Notecards line the fourth floor of the Merrill-Cazier Library two to three times a week during the semester. Several students pace back and forth, attempting to memorize speeches, or to brush up on their skills for the next tournament.
The Speech and Debate team at Utah State University has had an exceptional year. For them, each new tournament brings different challenges and a jittery excitement that simply cannot be explained.
Naomi Ward, an undecided freshman, joined the debate team because of her high school experiences in Speech and Debate. She really wanted to keep going and practice her skills.
“My favorite part is doing speeches and hanging out with the team,” she said. “I love that we are all good friends that can hang out together, whether it be watching informative documentaries on the weekends or just spending time together.”
Ward has enjoyed doing speeches on the subject of the most recent presidential election because they are relevant to today, as well as the subject of whether Donald Trump should be president. She has also enjoyed learning about economics and trade policies, even though it is one of her least favorite topics to speak on.
The many challenges that debaters face include the stressfulness of debates, preparing a case in 20 minutes, and getting ready for tournaments.
“It’s all weirdly fun,” Ward said.
KC Esplin is a first year novice on the USU Debate team, who joined the team, courtesy of his Speech and Debate teacher. His professor began recruiting during the class and simply mentioned that it takes a desire to try.
Esplin said, “I love being able to learn a lot on a broad spectrum of topics. A few I have had the opportunity to research included things like domestic policies, Trump and Twitter, and Columbus Day as a holiday.”
Garrett Smith, a senior in mechanical engineering, is serving as the informal president of the team and has participated on the Speech and Debate team for four years. Upon returning from a mission for the Church of Jesus Christ of Latter-day Saints, he wanted a social connection and to face his fear.

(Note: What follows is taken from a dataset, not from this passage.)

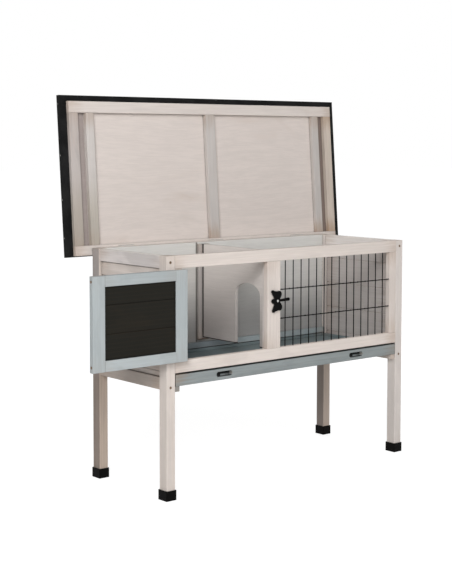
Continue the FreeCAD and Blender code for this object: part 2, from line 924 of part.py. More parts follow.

“I was overwhelmed, but our coach instilled potential and stressed the importance of staying involved. From there I discovered my true passion and never missed a tournament, “ Smith said.
While Speech and Debate can be a really fun way to connect with other team members, it isn’t always a piece of cake, said Zoe Hall, a freshman majoring international studies and minoring in religious studies. The team has had to combat a number challenges in different ways.

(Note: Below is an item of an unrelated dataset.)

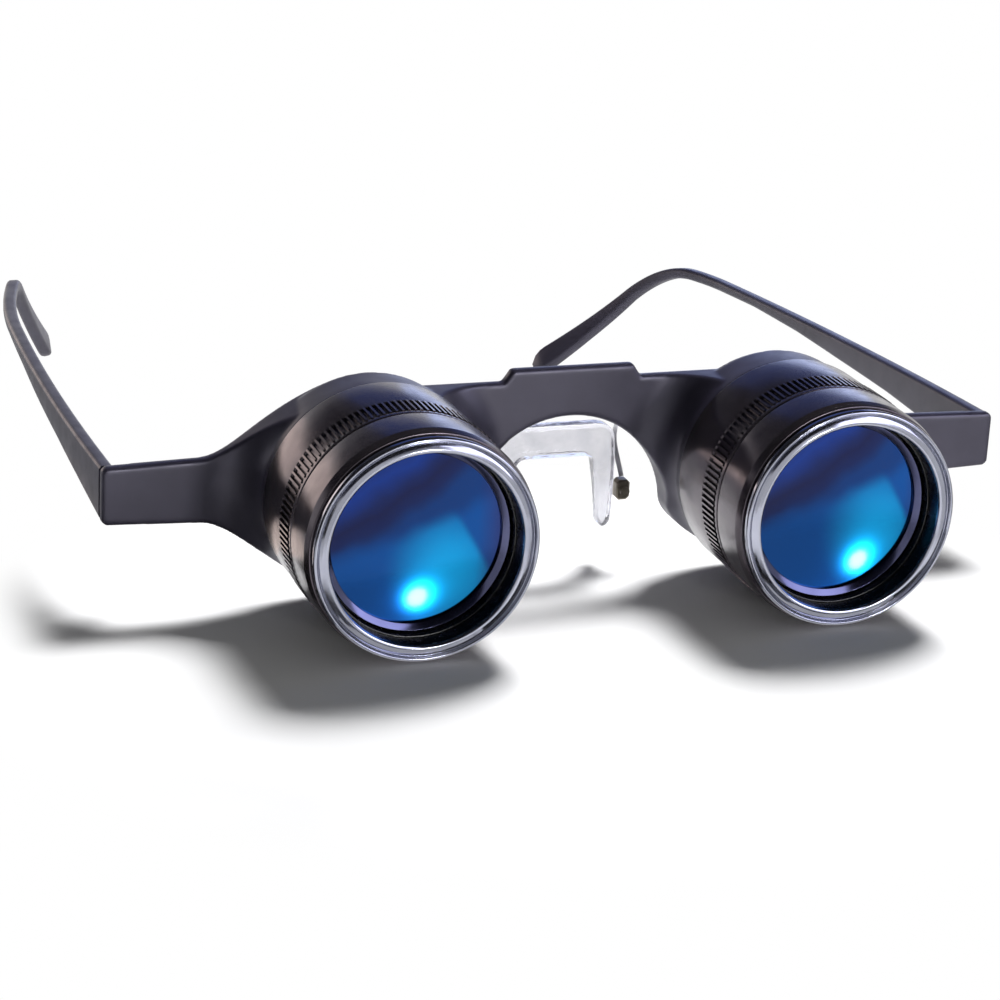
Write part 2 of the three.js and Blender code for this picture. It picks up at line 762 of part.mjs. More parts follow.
// The arm leaves the back of the plate, bends back and drops to the top of the clasp
function noseArm() {
  const spot = claspSpot();
  const claspTop = spot.z + claspHeight / 2 + fitGap;
  const start = plateBack + fitGap;
  const route = new THREE.CatmullRomCurve3([
    new THREE.Vector3(armAnchorX, start, armAnchorZ),
    new THREE.Vector3(armAnchorX, (start + spot.y) / 2, armAnchorZ - armBow / 2),
    new THREE.Vector3(armAnchorX, spot.y + armBow, (armAnchorZ + claspTop) / 2),
    new THREE.Vector3(spot.x, spot.y, claspTop),
  ]);
  const circle = new THREE.Shape();
  circle.absarc(0, 0, armWireRadius, 0, 2 * Math.PI, false);
  const section = new THREE.Shape(circle.getPoints(armWireSides).slice(0, armWireSides));
  return geometryOf(solidOf(new THREE.ExtrudeGeometry(section, {
    steps: armWireSteps, bevelEnabled: false, extrudePath: route,
  })));
}

// Finishes
const satinPlastic = { color: '#23222b', roughness: 0.5, metalness: 0 };
const blackAnodised = { color: '#2c2a30', roughness: 0.36, metalness: 0.6 };
const greyAnodised = { color: '#9d9ca6', roughness: 0.3, metalness: 0.8 };
const darkBore = { color: '#0d0d10', roughness: 0.5, metalness: 0.3 };
const coatedGlass = { color: '#1648b8', roughness: 0.05, metalness: 0.1, transparent: true, opacity: 0.5 };
const plainGlass = { color: '#cfd8dc', roughness: 0.05, metalness: 0, transparent: true, opacity: 0.4 };
const clearSilicone = { color: '#e6e6ec', roughness: 0.2, metalness: 0, transparent: true, opacity: 0.5 };
const platedSteel = { color: '#8c857c', roughness: 0.3, metalness: 0.9 };

function piece(name, geometry, finish) {
  const mesh = new THREE.Mesh(geometry, new THREE.MeshStandardMaterial(finish));
  mesh.name = name;
  return mesh;
}

const glasses = new THREE.Group();
glasses.add(piece('front_frame', frontFrame(), satinPlastic));
glasses.add(piece('nose_saddle', noseSaddle(), clearSilicone));

const telescopePieces = [
  ['barrel_tube', barrelTube(), darkBore],
  ['focus_sleeve', focusSleeve(), blackAnodised],
  ['sleeve_stop_ring', sleeveStopRing(), darkBore],
  ['objective_barrel', objectiveBarrel(), blackAnodised],
  ['front_rim', frontRim(), greyAnodised],
  ['objective_lens', objectiveLens(), coatedGlass],
  ['lens_ring', lensRing(), darkBore],
  ['focus_pin', focusPin(), platedSteel],
  ['eyepiece_cell', eyepieceCell(), satinPlastic],
  ['eyepiece_lens', eyepieceLens(), plainGlass],
  ['eyepiece_ring', eyepieceRing(), darkBore],
];
const sidePieces = [
  ['hinge_bracket', hingeBracket(), platedSteel],
  ['hinge_leaf', hingeLeaf(), platedSteel],
  ['hinge_screw', hingeScrew(), platedSteel],
  ['nose_arm', noseArm(), platedSteel],
  ['nose_clasp', noseClasp(), platedSteel],
  ['nose_screw', noseScrew(), platedSteel],
];

for (const [side, sign] of [['left', 1], ['right', -1]]) {
  const telescope = new THREE.Group();
  telescope.position.x = sign * barrelAxis;
  for (const [name, geometry, finish] of telescopePieces) {
    telescope.add(piece(`${name}_${side}`, geometry.clone(), finish));
  }
  glasses.add(telescope);
  const arm = ['temple', temple(templeBends[side]), satinPlastic];
  for (const [name, geometry, finish] of [arm, ...sidePieces]) {
    glasses.add(piece(`${name}_${side}`, sign > 0 ? geometry : mirrored(geometry), finish));
  }
}

glasses.position.set(0, -(plateFront + plateBack) / 2, -blockTop);
export default glasses;
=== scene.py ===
"""Binocular glasses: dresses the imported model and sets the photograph's camera and light.

The CAD frame is in metres: +X is the wearer's left, and the telescopes look along -Y.
Sizes below are in millimetres. Places are measured from the point midway between the faces
of the two front rims, with y running back to the wearer.
"""
import math

import bmesh
import bpy
from mathutils import Matrix, Vector


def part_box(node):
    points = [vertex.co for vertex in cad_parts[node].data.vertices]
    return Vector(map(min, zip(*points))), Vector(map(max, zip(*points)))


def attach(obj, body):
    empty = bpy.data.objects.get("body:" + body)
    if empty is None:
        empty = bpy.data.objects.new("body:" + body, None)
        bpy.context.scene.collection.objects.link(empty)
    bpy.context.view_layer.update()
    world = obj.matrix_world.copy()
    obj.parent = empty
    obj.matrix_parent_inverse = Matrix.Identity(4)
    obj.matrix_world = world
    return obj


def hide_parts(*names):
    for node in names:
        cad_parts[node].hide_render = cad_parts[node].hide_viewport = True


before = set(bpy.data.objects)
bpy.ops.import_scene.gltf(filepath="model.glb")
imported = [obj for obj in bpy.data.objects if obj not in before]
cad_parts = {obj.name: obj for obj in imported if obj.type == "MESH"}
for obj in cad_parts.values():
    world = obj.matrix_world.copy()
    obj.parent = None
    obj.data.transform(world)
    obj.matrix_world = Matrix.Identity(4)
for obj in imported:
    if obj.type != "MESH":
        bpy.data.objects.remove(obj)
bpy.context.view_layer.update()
scene = bpy.context.scene

MM = 0.001
SIDES = {"left": 1, "right": -1}

# Driving places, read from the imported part
rim_low, rim_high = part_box("front_rim_left")
AXIS_X = (rim_low[0] + rim_high[0]) / 2 / MM
AXIS_Z = (rim_low[2] + rim_high[2]) / 2 / MM
RIM_Y = rim_low[1] / MM
frame_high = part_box("front_frame")[1]
END_X = frame_high[0] / MM
PLATE_BACK = frame_high[1] / MM - RIM_Y


def at(x, y, z):
    """The place, in metres, of a point given in millimetres as told at the top."""
    return Vector((x, y + RIM_Y, z + AXIS_Z)) * MM


# The camera, as fitted to the photograph
PHOTO_SIZE = 1000
FOCAL_PIXELS = 3126.3
SENSOR = 36
CLIP_START = 10
CAMERA_AZIMUTH = math.radians(-20.52)
CAMERA_ELEVATION = math.radians(19.36)
CAMERA_ROLL = math.radians(3.09)
CAMERA_DISTANCE = 428.9
CAMERA_TARGET = (-22, 0, 6.77)


def add_camera():
    azimuth, elevation = CAMERA_AZIMUTH, CAMERA_ELEVATION
    back = Vector((math.sin(azimuth) * math.cos(elevation),
                   -math.cos(azimuth) * math.cos(elevation),
                   math.sin(elevation)))
    level = (-back).cross(Vector((0, 0, 1))).normalized()
    rise = level.cross(-back)
    side = level * math.cos(CAMERA_ROLL) + rise * math.sin(CAMERA_ROLL)
    up = rise * math.cos(CAMERA_ROLL) - level * math.sin(CAMERA_ROLL)
    data = bpy.data.cameras.new("photo_camera")
    data.sensor_width = SENSOR
    data.lens = FOCAL_PIXELS / PHOTO_SIZE * SENSOR
    data.clip_start = CLIP_START * MM
    camera = bpy.data.objects.new("photo_camera", data)
    scene.collection.objects.link(camera)
    stand = at(*CAMERA_TARGET) + back * CAMERA_DISTANCE * MM
    turn = Matrix((side, up, back)).transposed().to_4x4()
    camera.matrix_world = Matrix.Translation(stand) @ turn
    scene.camera = camera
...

“Our team has been really motivated to memorize for our speech events all year, but there are two people, specifically Zoe and I that have struggled to memorize all year before nationals,” Smith said. “Our coach has been on us all year long, but even though we struggled and our memorization wasn’t as good as it should have been, our coach’s main priority was being able to help us learn to speak fluently and speak articulately. We still did well and that’s what is important.”
Other challenges for team members include memorizing facts, knowing what to say, preparing for for debates, assembling a case in 20 minutes, planning for tournaments and learning how the system works.
Chantelle Gossner, a freshman majoring in political science and communication studies, loves being a member of the debate team because more than any other activity, it fosters interdisciplinary activity as well as critical thinking.
“But beyond that, debate is my Logan family. I love my teammates so much. Competitive debate is awesome, but the community it creates is ten times better, she said.”
The USU Speech and Debate team recently competed in the IPDA Debate Nationals held at Boise State University in Idaho. Utah State brought eight competitors, competing against 72 other schools from 30 states.
“Our team did really well,” said Sam Hendricks, a freshman double majoring in communications and law and constitutional studies. “Members of our team closed out the novice division by taking first and second, we took second in the junior division, and our very own Tanner Peterson took first in the open division, which is the most challenging level of the national competition.”
Because of the current way that their program is funded, the Speech and Debate Team is not a budgeted item from the university, which makes it difficult for the team to travel and even pay entry fees for competitions.
To help with these hardships, the outgoing College of Humanities and Social Sciences Dean donated money for the team to attend competitions this year, as well as their coach Tom Wirthlin who over the past 20 years has put in a lot of time and money from his own pocket for the team.
“We are hoping that with our recent wins, we can show people that we can be competitive, so we can expand our team, we can go to more places, we can have more people compete, and also that we can spread the love of Speech and Debate,” Smith said.
Team members have mentioned that there is so much to love about debate.
Hendricks said, “I love that people love debate. Our team is obnoxiously grossly close. Everyone in the debate community is so nice and giving. Even in situations where you’re pitted against people during a debate, you’re able to back away and still be friends afterwards.”
As Smith graduates this May, he wanted to leave a few parting thoughts with his team.
“I think the team is at a really good place right now to continue building where it is at. It’s hard and sad to leave but I totally feel comfortable leaving because I know the team is set up for success,” he said.